[Dataset section]:
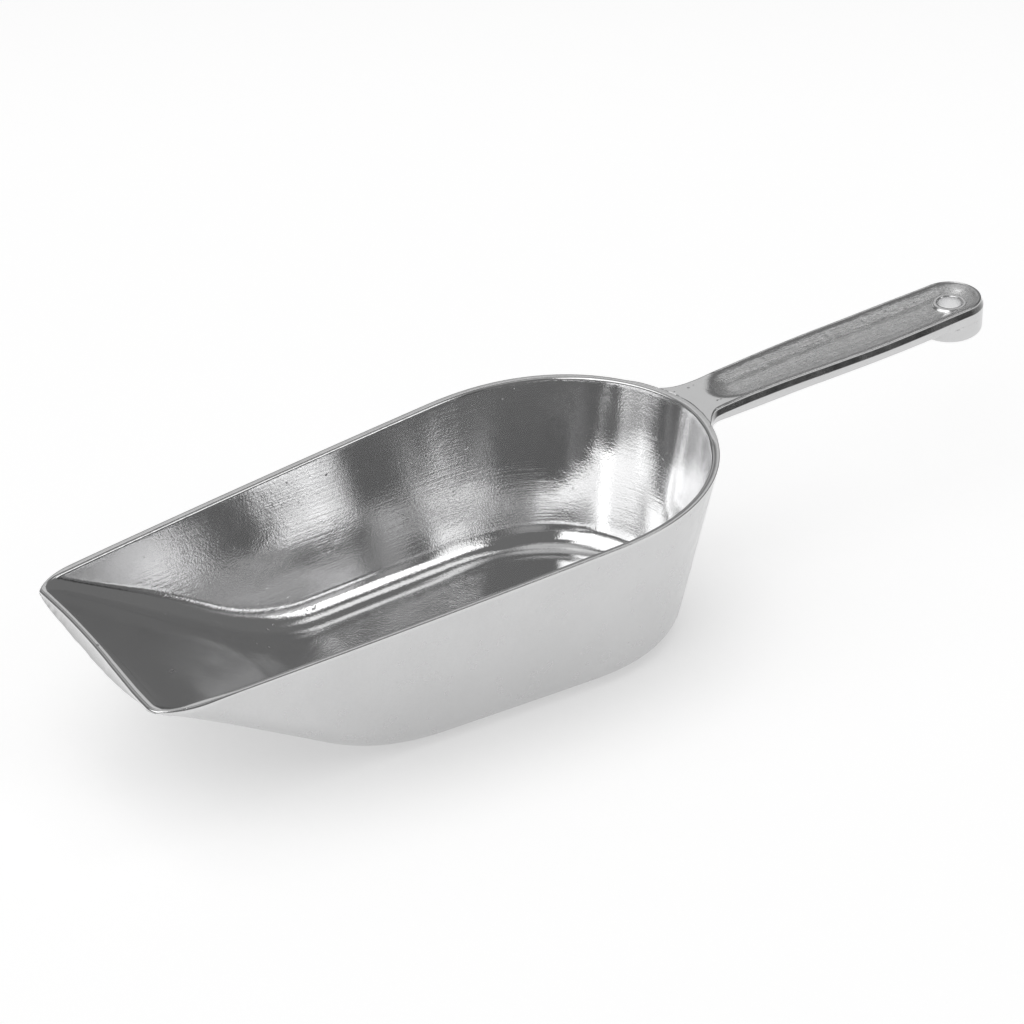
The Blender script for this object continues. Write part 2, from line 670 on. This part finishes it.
def grip_to_lip(points):
    x, y, z = points[..., 0], points[..., 1], points[..., 2]
    return np.stack([x * COS - z * SIN, y, LIP_Z + x * SIN + z * COS], -1)


def grip_zones(grid):
    shape = grid.shape[:2]
    depth = channel_depth(grid[..., 0], grid[..., 1])
    inner, land, wear, cast = (np.zeros(shape) for _ in range(4))
    cast[:, -N_FACE:] = np.clip(depth[:, -N_FACE:] / 0.9, 0, 1)
    land[:, -N_FACE:] = 1 - cast[:, -N_FACE:]
    wear[:, -N_FACE - 7:-N_FACE] = 1
    zones = {"inner": inner, "land": land, "wear": wear, "cast": cast}
    return {name: np.tile(values.ravel(), 2) for name, values in zones.items()}


def make_grip():
    half = grip_half(FAR_OUTLINE)
    n_stations, n_rows = half.shape[:2]
    far = grip_to_lip(half)
    near = grip_to_lip(grip_half(NEAR_OUTLINE)) * np.array([1, -1, 1])
    points = np.concatenate([far.reshape(-1, 3), near.reshape(-1, 3)])
    first_seat = next(i for i in range(N_NECK, n_stations) if half[i, 0, 1] > 1e-4) - 1
    faces = []
    for base in (0, n_stations * n_rows):
        skin = grid_faces(n_stations, n_rows, base)
        faces += [face[::-1] for face in skin] if base else skin
        last = base + n_rows - 1
        # front face inside the bowl wall: strip between the faces, then the side rows
        for j in range(N_FACE - 1):
            faces.append((base + j, base + j + 1, last - 1 - j, last - j))
        faces.append(tuple(range(base + N_FACE - 1, base + n_rows - N_FACE + 1)))
        # wall of the seat for the eye
        for i in range(first_seat, n_stations - 1):
            a, b = base + i * n_rows, base + (i + 1) * n_rows
            faces.append((a, b, b + n_rows - 1, a + n_rows - 1))
    ob = mesh_object("grip_casting", lip_to_frame(points), faces, 2e-6, grip_zones(half))
    register(ob, "handle")
    return ob


# ------------------------------------------------------------------ hanging boss
HOLE_R, EYE_R = 3.2, 4.75                     # hanging hole, raised eye round it
EYE_TOP, BOSS_LOW = -1.78, -9.95              # heights in the grip frame
BOSS_R, BOSS_DRAFT = 8.93, 0.10
BOSS_EDGE_R, HOLE_EDGE_R = 1.5, 0.55          # bottom roundings, outside and at the hole
EYE_EDGE_R = 0.5
MOUTH_R, MOUTH_H = 0.5, 0.45                  # rounding at the top of the hole
FILLET = (0.3, 1.5, 0.62, 0.18)               # widening of profile points 1 to 4
N_TURN = 144


def spread(start, end, count):
    """Points on a straight line after start, up to end."""
    (r0, z0), (r1, z1) = start, end
    return [(r0 + (r1 - r0) * k, z0 + (z1 - z0) * k) for k in np.linspace(0, 1, count)[1:]]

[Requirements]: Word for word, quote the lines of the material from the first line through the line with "return np.stack([x *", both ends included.

[Full output]:
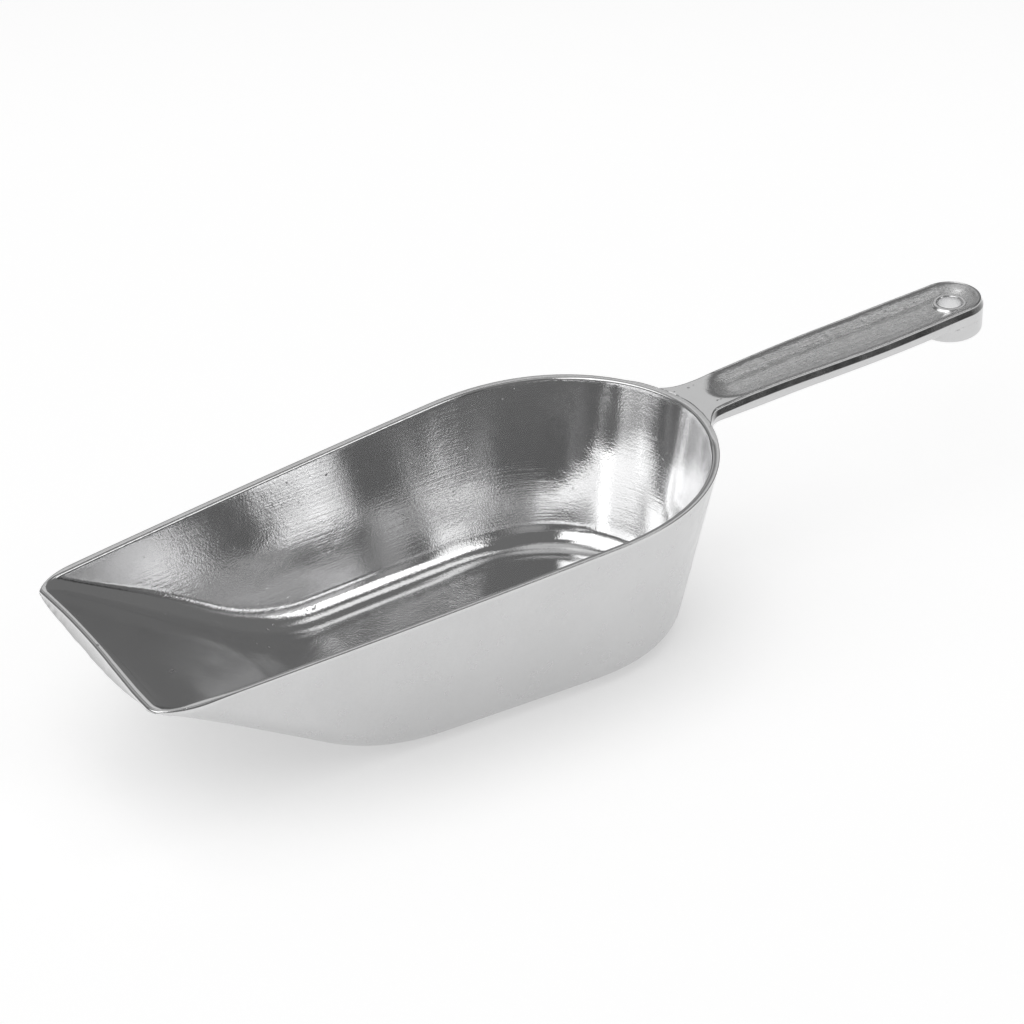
The Blender script for this object continues. Write part 2, from line 670 on. This part finishes it.
def grip_to_lip(points):
    x, y, z = points[..., 0], points[..., 1], points[..., 2]
    return np.stack([x * COS - z * SIN, y, LIP_Z + x * SIN + z * COS], -1)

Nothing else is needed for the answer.